Settlement prices are in Canadian dollars per metric tonne.

Price Change
Canola Jul 975.90 dn 30.00
Nov 733.90 dn 18.20
Jan 726.50 dn 17.00
Mar 717.60 dn 16.70

SOYBEAN futures at the Chicago Board of Trade (CBOT) were lower on Monday, but regained much of the losses incurred earlier in the session.

ADM announced today that it will build a US$350 million soybean crushing plant near Spiritwood, North Dakota. The facility is to be operational in 2023 and is to have the capacity to crush approximately 4,100 tonnes per day.

Rain during the last few days over most of the major growing areas of the United States was driving down prices for soybeans and other commodities.

Ahead of the weekly crop progress report from the U.S. Department of Agriculture (USDA), soybeans planted were expected by the trade to be 36 to 46 per cent complete.

The USDA’s weekly export inspections report cited 236,918 tonnes of soybeans were shipped as of May 6. That’s up sharply from last week’s marketing year low of about 144,000 tonnes.

The department is scheduled to issue its monthly supply and demand estimates on Wednesday. The report will include the USDA’s first official look at its projections for 2021/22.

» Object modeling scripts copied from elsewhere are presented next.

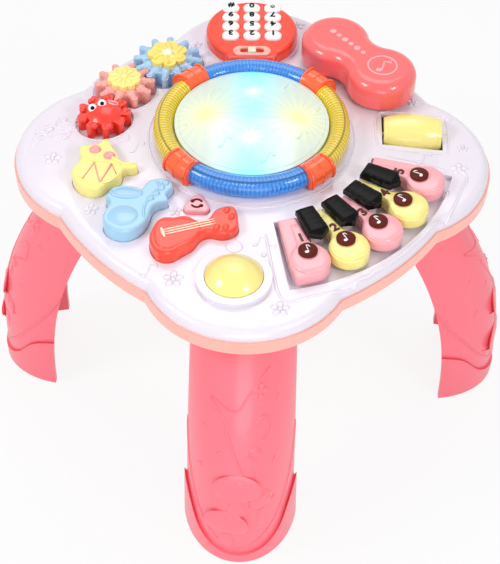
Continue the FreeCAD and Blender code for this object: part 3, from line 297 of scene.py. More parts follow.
@dataclass(frozen=True)
class Finish:
    """One surface finish, with the amounts that its shared effects take."""

    name: str
    ink: Ink
    roughness: float = 0.28
    coat: float = 0.35
    bump: float = 0.05
    cloud: float = 0.05
    subsurface: float = 0.0
    transmission: float = 0.0
    metallic: float = 0.0
    specular: float = 0.5
    ribs: float = 0.0
    lamps: bool = False
    glow: float = 0.0

    def material(self) -> bpy.types.Material:
        """Builds the material once and returns it afterwards.

        Returns:
            The material.
        """
        made = bpy.data.materials.get(self.name)
        if made:
            return made
        made = bpy.data.materials.new(self.name)
        made.use_nodes = True
        tree = made.node_tree
        shader = tree.nodes["Principled BSDF"]
        colour = linear(self.ink)
        skin = tree.nodes.new("ShaderNodeGroup")
        skin.node_tree = GROUPS["moulded"]
        skin.inputs["Dulling"].default_value = 0.12
        shader.inputs["Coat Weight"].default_value = self.coat
        shader.inputs["Coat Roughness"].default_value = 0.08
        shader.inputs["Metallic"].default_value = self.metallic
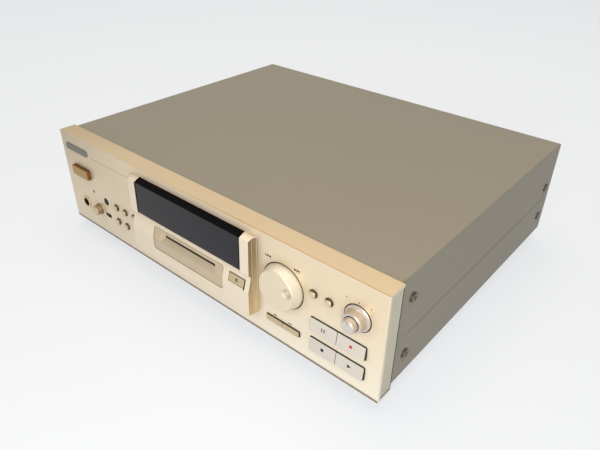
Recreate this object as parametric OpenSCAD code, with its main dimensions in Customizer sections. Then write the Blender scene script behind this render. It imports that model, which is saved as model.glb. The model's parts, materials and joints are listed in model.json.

CORN futures were weaker on Monday, due to improved crop conditions.

Trade expectations have called for corn planted to be 62 to 71 per cent complete.

Weekly export inspections of corn amounted to nearly 1.71 million tonnes, which was down 23 per cent from the previous week.
The USDA reported China has cancelled 280,000 tonnes of corn in a sale for 1.02 million tonnes.

China reported its corn imports are to be 20 million tonnes in 2021/22; citing increased domestic acres planted will reduce the amount required from overseas.

AgRural has slashed its call on Brazil corn production by 7.6 per cent, bringing the consultancy’s estimate down to 95.5 million tonnes.

WHEAT futures were weaker as well on Monday, as weekend rain provided a much needed boost.

U.S. weekly wheat exports were 545,587 tonnes.

In international purchases, South Korea bought 60,000 tonnes of feed wheat from the Black Sea Region.